**Exercise goal:**
Quote the listing below word for word, stopping after the line that contains "waist_curve_r = 14.3; // [12.5:0.1:16.5]".

**Collected data:**
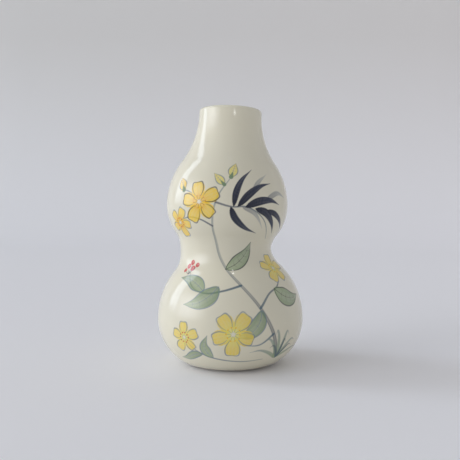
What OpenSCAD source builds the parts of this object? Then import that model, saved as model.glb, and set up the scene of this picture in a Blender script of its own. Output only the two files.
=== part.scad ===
// Gourd-shaped bud vase, thrown in two sections and luted together at the waist.
// Lengths are in millimetres and angles in degrees. The origin is on the table, under
// the middle of the belly, +Z is up and the front of the vase faces -Y.

/* [Belly] */
// Width of the belly at its widest
belly_d = 80.5; // [72:0.5:90]
// Height of the belly's widest part above the table
belly_z = 25.2; // [24:0.2:27]
// How far below the table the curve of the underside would reach if the foot ring
// didn't cut it off
underside_drop = 2; // [1.4:0.1:2.6]

/* [Waist] */
// Radius of the hollow curve round the waist
waist_curve_r = 14.3; // [12.5:0.1:16.5]

/* [Upper bulb] */
// Width of the upper bulb at its widest
bulb_d = 67; // [60:0.5:74]
// Height of the bulb's widest part above the belly's widest part
bulb_rise = 62; // [58:0.5:68]
// Radius of the curve below the bulb's widest part
bulb_under_r = 25.5; // [22:0.5:29]
// Radius of the curve above the bulb's widest part
bulb_over_r = 40; // [35:0.5:45]

/* [Neck] */
// Height of the lip above the bulb's widest part
neck_h = 52.8; // [46:0.2:60]
// Width of the neck at the lip
neck_d = 34.6; // [30:0.2:39]
// Height of the straight wall just below the rounded lip
neck_straight_h = 0.6; // [0.4:0.1:2]
// Thickness of the glazed lip, fully rounded over the top
lip_t = 3.5; // [3:0.1:4]

/* [Lean] */
// How far the shoulder leans to the left as it rises
shoulder_lean = 4; // [0:0.5:5]
// How far the upper section leans back to the right
upper_lean = 2.1; // [0:0.1:4]

/* [Wall] */
// Thickness of the fired clay wall
wall_t = 3.2; // [2.6:0.1:3.6]
// Thickness of the clay floor
floor_t = 5; // [4:0.25:6]
// Thickness of the glaze on both faces
glaze_t = 0.4; // [0.3:0.05:0.5]

/* [Foot] */
// Outside width of the turned foot ring
foot_d = 43; // [40:0.5:45]
// Width of the foot ring's wall
foot_ring_w = 4.2; // [3:0.2:6]
// Height of the bare foot ring below the belly
foot_h = 1.2; // [1:0.1:1.8]
// Rounding of the foot ring's two edges
foot_edge_r = 0.5; // [0.3:0.05:0.6]
// Depth of the recess turned inside the ring
recess_h = 2.6; // [2:0.1:3.2]
// How far the foot ring sits to the right of the belly's middle
foot_shift = 1.4; // [0:0.1:1.6]
// Height of the glaze line above the table
glaze_line_z = 2.2; // [2:0.1:3]

/* [Waist joint] */
// Height of the lap between the two sections
lap_h = 4.4; // [3:0.2:5]
// Thickness of the slip that fills the joint
slip_t = 0.5; // [0.3:0.05:0.7]

/* [Hidden] */
$fn = 96;

belly_r = belly_d / 2;
bulb_r = bulb_d / 2;
neck_r = neck_d / 2;
mouth_r = neck_r - lip_t;
foot_r = foot_d / 2;

// A size larger than the vase, for the pieces that only cut
beyond = 2 * (belly_z + bulb_rise + neck_h);

// Where a hollow curve meets a round or a straight one it cuts this much into it, so
// that the two always cross
crossing = 0.0005;

// Depths below the finished outer face: the clay's outside, the clay's inside and
// the finished inner face
clay_out = glaze_t;
clay_in = glaze_t + wall_t;
inner_face = clay_in + glaze_t;

// The shoulder is a ball about the belly's middle. The waist curve touches the ball
// and the curve under the bulb, so its centre lies where two circles cross. Points
// are [distance from the axis, height above the belly's middle].
underside_r = belly_z + underside_drop;
bulb_under_x = bulb_r - bulb_under_r;
ball_to_waist = belly_r + waist_curve_r;
bulb_to_waist = bulb_under_r + waist_curve_r;
ball_to_bulb = norm([bulb_under_x, bulb_rise]);
along = (ball_to_waist ^ 2 - bulb_to_waist ^ 2 + ball_to_bulb ^ 2) / (2 * ball_to_bulb);
across = sqrt(ball_to_waist ^ 2 - along ^ 2);
waist_x = (bulb_under_x * along + bulb_rise * across) / ball_to_bulb;
waist_z = (bulb_rise * along - bulb_under_x * across) / ball_to_bulb;
throat_r = waist_x - waist_curve_r;

// Heights in the upper section are taken from the waist
bulb_z = bulb_rise - waist_z;
lip_z = bulb_z + neck_h;
lip_r = lip_t / 2;
lip_x = neck_r - lip_r;
lip_centre_z = lip_z - lip_r;

// The hollow neck curve touches the curve above the bulb's widest part, and ends
// upright at the neck's radius. Its radius follows from those two ends.
bulb_over_x = bulb_r - bulb_over_r;
neck_z = lip_centre_z - neck_straight_h;
neck_rise = neck_z - bulb_z;
neck_in = neck_r - bulb_over_x;
neck_curve_r = (neck_in ^ 2 + neck_rise ^ 2 - bulb_over_r ^ 2) / (2 * (bulb_over_r - neck_in));
neck_x = neck_r + neck_curve_r;
over_to_neck = bulb_over_r + neck_curve_r;

// The joint lies square to the mean of the two axes
joint_lean = (upper_lean - shoulder_lean) / 2;
step_r = throat_r - clay_out - wall_t / 2;

// Where one curve hands over to the next, at a given depth below the outer face
function shoulder_top(depth) = (belly_r - depth) * waist_z / ball_to_waist;
function waist_top(depth) = bulb_z - (bulb_under_r - depth) * bulb_z / bulb_to_waist;
function bulb_top(depth) = bulb_z + (bulb_over_r - depth) * neck_rise / over_to_neck;

// A rectangle from one corner to the other
module block_2d(low, high) {
    translate(low) square([high.x - low.x, high.y - low.y]);
}

// Everything nearer the axis than a hollow curve, between two heights
module inside_hollow(centre, radius, low_z, high_z) {
    difference() {
        block_2d([0, low_z], [centre.x, high_z]);
        translate(centre) circle(r = radius + crossing);
    }
}

// Everything nearer the axis than a full curve, between two heights
module inside_round(centre, radius, low_z, high_z) {
    intersection() {
        union() {
            translate(centre) circle(r = radius);
            if (centre.x > 0) block_2d([0, centre.y - radius], [centre.x, centre.y + radius]);
        }
        block_2d([0, low_z], [centre.x + 2 * radius, high_z]);
    }
}

// Belly from a level floor up to its widest part
module belly_2d(depth, floor_z) {
    inside_round([belly_r - underside_r, 0], underside_r - depth, floor_z - belly_z, 0);
}

// Shoulder from the belly's widest part to a little past the waist's throat
module shoulder_2d(depth) {
    inside_round([0, 0], belly_r - depth, -lap_h, waist_z);
    inside_hollow([waist_x, waist_z], waist_curve_r + depth, shoulder_top(depth), waist_z + lap_h);
}

// Upper section from a little below the waist's throat to the end of the neck curve.
// The round curves run on inside the hollow ones, where they add nothing.
module upper_2d(depth) {
    inside_hollow([waist_x, 0], waist_curve_r + depth, -lap_h, waist_top(depth));
    inside_round([bulb_under_x, bulb_z], bulb_under_r - depth, 0, bulb_z + lap_h);
    inside_round([bulb_over_x, bulb_z], bulb_over_r - depth, bulb_z, lip_z);
    inside_hollow([neck_x, neck_z], neck_curve_r + depth, bulb_top(depth), neck_z);
}

// Upper section without its hollow: upright at the lip, rounded at its outer edge and
// level over the mouth
module upper_solid_2d(depth) {
    upper_2d(depth);
    block_2d([0, bulb_z], [neck_r - depth, lip_centre_z]);
    block_2d([0, bulb_z], [lip_x, lip_z - depth]);
    translate([lip_x, lip_centre_z]) circle(r = lip_r - depth);
}

// Hollow of the upper section: straight through the mouth, then flared over the
// rounded lip
module upper_hollow_2d(depth) {
    skin = inner_face - depth;
    upper_2d(depth);
    block_2d([0, bulb_z], [mouth_r + skin, lip_centre_z]);
    difference() {
        block_2d([0, bulb_z], [lip_x, lip_z + lip_r]);
        block_2d([mouth_r, 0], [neck_r, lip_centre_z]);
        translate([lip_x, lip_centre_z]) circle(r = lip_r - skin);
    }
}

// Frames that the pieces are turned in. The belly and the shoulder turn by equal and
// opposite angles out of the frame midway between them, so their ball faces meet.
module at_belly(side) {
    half_lean = shoulder_lean / 2;
    translate([0, 0, belly_z]) rotate([0, -half_lean, 0]) rotate([0, side * half_lean, 0]) children();
}

module at_waist(lean) {
    at_belly(-1) translate([0, 0, waist_z]) rotate([0, shoulder_lean + lean, 0]) children();
}

// All that lies above a level plane
module above() {
    translate([-beyond / 2, -beyond / 2, 0]) cube(beyond);
}

module below() {
    mirror([0, 0, 1]) above();
}

// Coat or wall between two depths, from a foot height up to the lip. The children are
// the upper section's outline.
module shell(outer_depth, inner_depth, foot_z, floor_z) {
    at_belly(1) rotate_extrude() difference() {
        belly_2d(outer_depth, foot_z);
        belly_2d(inner_depth, floor_z);
    }
    intersection() {
        at_belly(-1) rotate_extrude() difference() {
            shoulder_2d(outer_depth);
            shoulder_2d(inner_depth);
        }
        translate([0, 0, belly_z]) above();
        at_waist(joint_lean) below();
    }
    intersection() {
        at_waist(upper_lean) rotate_extrude() children();
        at_waist(joint_lean) above();
    }
}

// The clay wall of both sections before it is parted at the waist
module clay_wall() {
    shell(clay_out, clay_in, foot_h, foot_h + floor_t) difference() {
        upper_solid_2d(clay_out);
        upper_hollow_2d(clay_in);
    }
}

// What lies below the lapped joint: the lower section's inner edge stands up inside
// the upper section's outer edge
module below_lap() {
    low = -lap_h / 2 - slip_t / 2;
    high = lap_h / 2 - slip_t / 2;
    radius = step_r - slip_t / 2;
    at_waist(joint_lean) rotate_extrude() {
        block_2d([0, -beyond / 2], [beyond / 2, low]);
        block_2d([0, -beyond / 2], [radius, high]);
    }
}

// What lies above the lapped joint
module above_lap() {
    low = -lap_h / 2 + slip_t / 2;
    high = lap_h / 2 + slip_t / 2;
    radius = step_r + slip_t / 2;
    at_waist(joint_lean) rotate_extrude() {
        block_2d([0, high], [beyond / 2, beyond / 2]);
        block_2d([radius, low], [beyond / 2, beyond / 2]);
    }
}

// Turned foot ring with both edges rounded. It runs up into the clay floor.
module foot_ring() {
    inside_r = foot_r - foot_ring_w;
    top_z = foot_h + floor_t / 2;
    translate([foot_shift, 0, 0]) rotate_extrude() {
        block_2d([inside_r, foot_edge_r], [foot_r, top_z]);
        block_2d([inside_r + foot_edge_r, 0], [foot_r - foot_edge_r, top_z]);
        translate([inside_r + foot_edge_r, foot_edge_r]) circle(r = foot_edge_r);
        translate([foot_r - foot_edge_r, foot_edge_r]) circle(r = foot_edge_r);
    }
}

// Recess turned into the floor inside the foot ring
module foot_recess() {
    translate([foot_shift, 0, 0]) cylinder(r = foot_r - foot_ring_w, h = recess_h);
}

module lower_section() {
    color("tan")
    union() {
        difference() {
            intersection() {
                clay_wall();
                below_lap();
            }
            foot_recess();
        }
        foot_ring();
    }
}

module upper_section() {
    color("burlywood")
    intersection() {
        clay_wall();
        above_lap();
    }
}

module joint_slip() {
    color("sienna")
    difference() {
        clay_wall();
        below_lap();
        above_lap();
    }
}

module outer_glaze() {
    color("ivory")
    shell(0, clay_out, glaze_line_z, 0) difference() {
        upper_solid_2d(0);
        upper_solid_2d(clay_out);
        block_2d([0, bulb_z], [lip_x, beyond]);
    }
}

module liner_glaze() {
    color("floralwhite")
    shell(clay_in, inner_face, foot_h + floor_t, foot_h + floor_t + glaze_t) difference() {
        upper_hollow_2d(clay_in);
        upper_hollow_2d(inner_face);
    }
}

lower_section();
upper_section();
joint_slip();
outer_glaze();
liner_glaze();
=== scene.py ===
import math

import bmesh
import bpy
import numpy as np
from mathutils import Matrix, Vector


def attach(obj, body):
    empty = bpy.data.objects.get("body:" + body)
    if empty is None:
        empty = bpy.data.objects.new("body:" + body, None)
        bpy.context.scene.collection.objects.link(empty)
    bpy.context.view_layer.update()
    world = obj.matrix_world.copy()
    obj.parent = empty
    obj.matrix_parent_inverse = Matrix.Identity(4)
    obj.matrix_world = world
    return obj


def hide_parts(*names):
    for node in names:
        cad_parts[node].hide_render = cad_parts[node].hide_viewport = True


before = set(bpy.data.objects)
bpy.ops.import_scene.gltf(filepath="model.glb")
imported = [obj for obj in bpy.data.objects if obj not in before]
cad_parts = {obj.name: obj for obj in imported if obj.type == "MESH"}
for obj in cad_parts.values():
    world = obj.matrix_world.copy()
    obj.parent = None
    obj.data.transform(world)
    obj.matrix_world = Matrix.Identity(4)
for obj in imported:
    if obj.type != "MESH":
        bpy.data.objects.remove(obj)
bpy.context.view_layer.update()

MM = 0.001
FAR = 1e9
TINY = 1e-9

# Sizes of the vase in millimetres, the same as in the solids. Points of a profile are
# [distance from the axis, height].
BELLY_R = 40.25
BELLY_Z = 25.2
UNDERSIDE_R = 27.2
WAIST_CURVE_R = 14.3
BULB_R = 33.5
BULB_RISE = 62.0
BULB_UNDER_R = 25.5
BULB_OVER_R = 40.0
NECK_H = 52.8
NECK_R = 17.3
NECK_STRAIGHT_H = 0.6
LIP_T = 3.5
SHOULDER_LEAN = math.radians(-4.0)
UPPER_LEAN = math.radians(2.1)
WALL_T = 3.2
GLAZE_T = 0.4
FLOOR_TOP_Z = 6.6
GLAZE_LINE_Z = 2.2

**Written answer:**
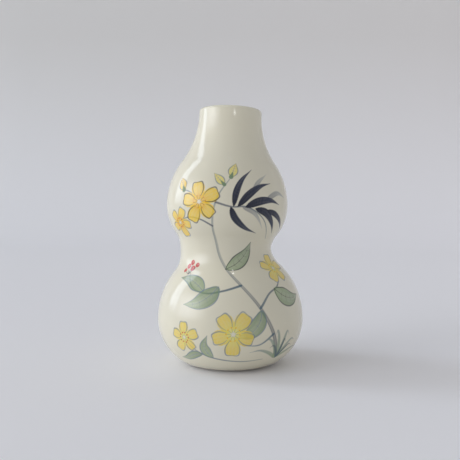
What OpenSCAD source builds the parts of this object? Then import that model, saved as model.glb, and set up the scene of this picture in a Blender script of its own. Output only the two files.
=== part.scad ===
// Gourd-shaped bud vase, thrown in two sections and luted together at the waist.
// Lengths are in millimetres and angles in degrees. The origin is on the table, under
// the middle of the belly, +Z is up and the front of the vase faces -Y.

/* [Belly] */
// Width of the belly at its widest
belly_d = 80.5; // [72:0.5:90]
// Height of the belly's widest part above the table
belly_z = 25.2; // [24:0.2:27]
// How far below the table the curve of the underside would reach if the foot ring
// didn't cut it off
underside_drop = 2; // [1.4:0.1:2.6]

/* [Waist] */
// Radius of the hollow curve round the waist
waist_curve_r = 14.3; // [12.5:0.1:16.5]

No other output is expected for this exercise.